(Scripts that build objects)

□ □ □ □

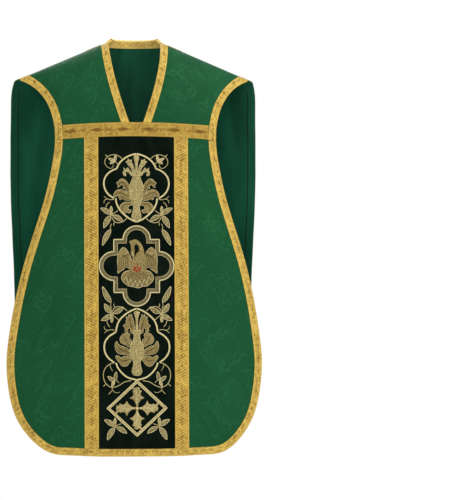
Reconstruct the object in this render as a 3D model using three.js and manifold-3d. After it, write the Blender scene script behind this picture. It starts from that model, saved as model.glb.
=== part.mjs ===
// Roman chasuble, millimetres, +Z up, +X to the right as the front is faced.
// The front faces -Y and the back +Y. The origin is where the garment rests on
// the shoulders: on the middle plane, level with the foot of the neck.
// Every layer of cloth is a thin shell over one of two surfaces, cut to the
// outline of its piece. Heights below are measured up from the hem.

import * as THREE from "three";
import { mergeVertices } from "three/addons/utils/BufferGeometryUtils.js";
import Module from "manifold-3d";

const wasm = await Module();
wasm.setup();

// ---- overall form -------------------------------------------------------
const neckHeight = 1093; // where the shoulder ridge meets the neck
const restDrop = 33; // from there down to where the shoulders carry it
const neckHalfWidth = 91;
const collarStand = 20; // the back neckline stands this far over the neck's foot
const collarRise = 70; // how far the surface climbs inside the neckline
const shoulderSlope = 0.424;
const frontDepth = 100;
const frontWrap = 95; // how far the front's sides curve back
const frontLean = 0.062;
const frontFall = 190; // height of the curve from ridge to chest
const backDepth = 90;
const backWrap = 62;
const backLean = 0.015;
const backFall = 170;

// ---- front outline ------------------------------------------------------
const waistHalfWidth = 213;
const frontHalfWidth = 338;
const frontWidestHeight = 215;
const armholeTipWidth = 314;
const chestDrop = 209; // from the neck's foot to the chest band's top
const seamUnderBand = 23; // the chest seam lies this far below the band's top
const chestBandDrop = 9; // how much the band's ends hang below its middle
const neckPointWidth = 12; // half the opening at the foot of the V

// ---- back outline -------------------------------------------------------
const backHalfWidth = 330;
const backLowerHalfWidth = 316;
const backWidestHeight = 200;

// ---- trims --------------------------------------------------------------
const edgeGalloon = 20;
const wideGalloon = 37;
const frontVelvetHalf = 100;
const backVelvetHalf = 91;
const stepReach = 138; // half-width of the steps of the back cross
const crossDrop = 201; // from the neck's foot to the top of the cross's arms
const crossArmWidth = 187;
const crossStepRise = 45; // upper steps, over the arms
const crossStepFall = 38; // lower steps, under them

// ---- heights that follow from these -------------------------------------
const restHeight = neckHeight - restDrop;
const collarTop = neckHeight + collarStand;
const chestBandTop = neckHeight - chestDrop;
const chestBandBottom = chestBandTop - wideGalloon;
const seamHeight = chestBandTop - seamUnderBand;
const swingHeight = chestBandBottom - chestBandDrop; // axis of the front's swing
const crossArmTop = neckHeight - crossDrop;
const crossArmBottom = crossArmTop - crossArmWidth;
const crossStepTop = crossArmTop + crossStepRise;
const crossStepBottom = crossArmBottom - crossStepFall;

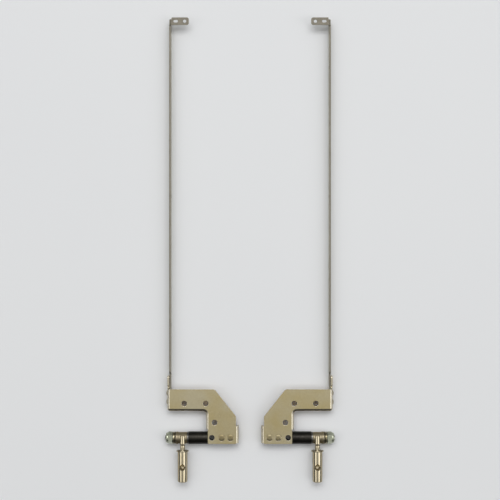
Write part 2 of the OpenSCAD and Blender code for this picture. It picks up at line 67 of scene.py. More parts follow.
def at(x, y, z):  # mm beside the shaft to metres in the frame
    return Vector((x * mm, (shaftY + y) * mm, z * mm))


def span(node):  # where a node of the right hinge starts and ends along the shaft, in mm
    low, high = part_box("right_" + node)
    return low[0] * 1000, high[0] * 1000


def settle(obj):  # place into the mesh, object to the origin
    activate(obj)
    bpy.ops.object.transform_apply(location=True, rotation=True, scale=True)


def cleanShell(obj, gap=mergeGap):
    activate(obj)
    bpy.ops.object.mode_set(mode="EDIT")
    bpy.ops.mesh.select_all(action="SELECT")
    bpy.ops.mesh.remove_doubles(threshold=gap * mm)
    bpy.ops.mesh.normals_make_consistent(inside=False)
    bpy.ops.object.mode_set(mode="OBJECT")


def turned(name, points, axis, centre, steps=96):
    # points are (along, radius) in mm, drawn vertex by vertex and spun round the axis
    along = {"x": Vector((1, 0, 0)), "y": Vector((0, 1, 0)), "z": Vector((0, 0, 1))}[axis]
    out = Vector((1, 0, 0)) if axis == "z" else Vector((0, 0, 1))
    places = [centre + along * (a * mm) + out * (r * mm) for a, r in points]
    bpy.ops.mesh.primitive_plane_add(size=mm, location=places[0])
    piece = bpy.context.object
    piece.name = piece.data.name = name
    bpy.ops.object.mode_set(mode="EDIT")
    bpy.ops.mesh.select_mode(type="VERT")
    bpy.ops.mesh.select_all(action="SELECT")
    bpy.ops.mesh.merge(type="CENTER")
    for before, after in zip(places, places[1:]):
        bpy.ops.mesh.extrude_region_move(TRANSFORM_OT_translate={"value": after - before})
    bpy.ops.mesh.select_all(action="SELECT")
    bpy.ops.mesh.spin(steps=steps, angle=2 * math.pi, center=centre, axis=along, use_auto_merge=True)
    bpy.ops.object.mode_set(mode="OBJECT")
    settle(piece)
    cleanShell(piece)
    return piece


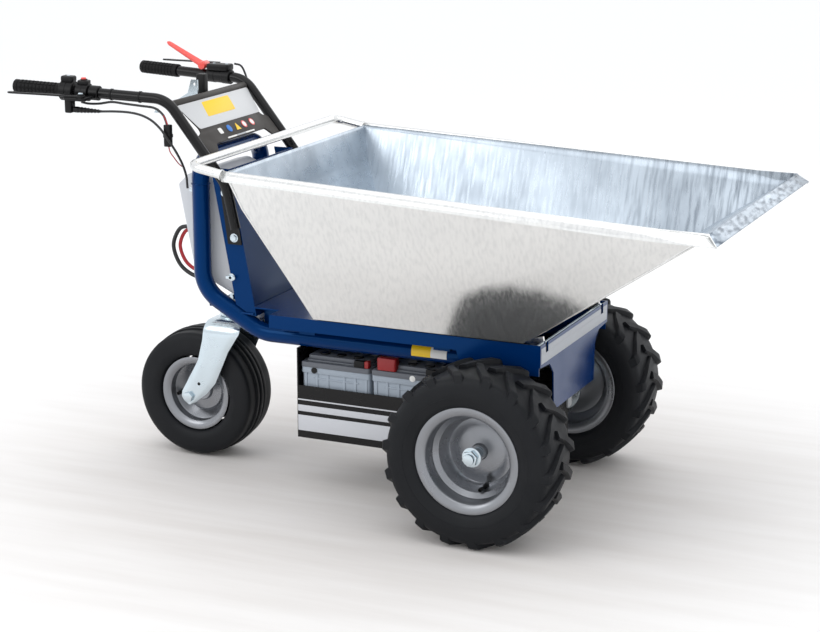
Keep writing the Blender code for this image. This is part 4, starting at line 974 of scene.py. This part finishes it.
def build_right_controls():
    """Throttle body, switch housing with its collar, and the red run button."""
    sign = -1
    housing = [(BAR_BORE, 0), (0.0225, 0), (0.0240, 0.0015), (0.0240, 0.0155), (0.0232, 0.0160),
               (0.0232, 0.0175),
               (0.0240, 0.0180), (0.0240, 0.0320), (0.0225, 0.0335), (BAR_BORE, 0.0335)]
    cap = box((-0.016, -0.012, 0.020), (0.016, 0.014, 0.0355), 0.004, 0.006)
    screw = rod((0.0, 0.001, 0.0352), (0.0, 0.001, 0.0360), 0.0042, 20, edge=0.0003)
    mesh_piece("throttle_body", merged(turned_on_bar(housing, -1.083, sign), on_bar(cap, -1.100, sign)),
               BLACK, "chassis",
               ["throttle_housing"])
    mesh_piece("throttle_screw", on_bar(screw, -1.100, sign), ZINC, "chassis")
    switch = [(BAR_BORE, 0), (0.0200, 0), (0.0210, 0.001), (0.0210, 0.0145), (0.0205, 0.015),
              (0.0210, 0.0155), (0.0210, 0.029),
              (0.0200, 0.030), (BAR_BORE, 0.030)]
    top = box((-0.013, -0.012, 0.017), (0.013, 0.012, 0.0285), 0.0025, 0.005)
    turn = np.linspace(0, 2 * math.pi, 28, endpoint=False)
    section = np.array([(0.0065, 0.0270), (0.0085, 0.0270), (0.0085, 0.0300), (0.0078, 0.0308),
                        (0.0065, 0.0308)])
    collar = np.stack([np.outer(np.cos(turn), section[:, 0]), np.outer(np.sin(turn), section[:, 0]),
                       np.broadcast_to(section[:, 1], (len(turn), len(section)))], -1)
    shapes = merged(turned_on_bar(switch, -1.044, sign), on_bar(top, -1.059, sign),
                    on_bar(grid(collar, wrap_rows=True, wrap_columns=True), -1.059, sign))
    mesh_piece("switch_body", shapes, BLACK, "chassis", ["switch_housing"])
    at = bar_point(-1.059, sign)
    mesh_piece("button_cap", rod(at + [0, 0, 0.0285], at + [0, 0, 0.0345], 0.0060, 28, edge=0.0012), RED,
               "button",
               ["run_button"])
    build_brake()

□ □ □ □

#### [What this task involves]
Give back exactly the lines from the beginning of the records through the line containing "const backFall = 170;", and only those.

#### [Written solution]
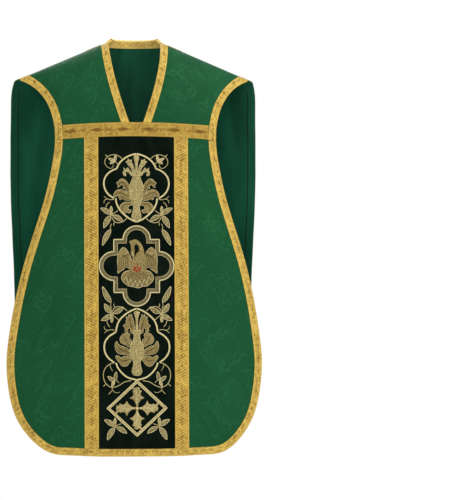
Reconstruct the object in this render as a 3D model using three.js and manifold-3d. After it, write the Blender scene script behind this picture. It starts from that model, saved as model.glb.
=== part.mjs ===
// Roman chasuble, millimetres, +Z up, +X to the right as the front is faced.
// The front faces -Y and the back +Y. The origin is where the garment rests on
// the shoulders: on the middle plane, level with the foot of the neck.
// Every layer of cloth is a thin shell over one of two surfaces, cut to the
// outline of its piece. Heights below are measured up from the hem.

import * as THREE from "three";
import { mergeVertices } from "three/addons/utils/BufferGeometryUtils.js";
import Module from "manifold-3d";

const wasm = await Module();
wasm.setup();

// ---- overall form -------------------------------------------------------
const neckHeight = 1093; // where the shoulder ridge meets the neck
const restDrop = 33; // from there down to where the shoulders carry it
const neckHalfWidth = 91;
const collarStand = 20; // the back neckline stands this far over the neck's foot
const collarRise = 70; // how far the surface climbs inside the neckline
const shoulderSlope = 0.424;
const frontDepth = 100;
const frontWrap = 95; // how far the front's sides curve back
const frontLean = 0.062;
const frontFall = 190; // height of the curve from ridge to chest
const backDepth = 90;
const backWrap = 62;
const backLean = 0.015;
const backFall = 170;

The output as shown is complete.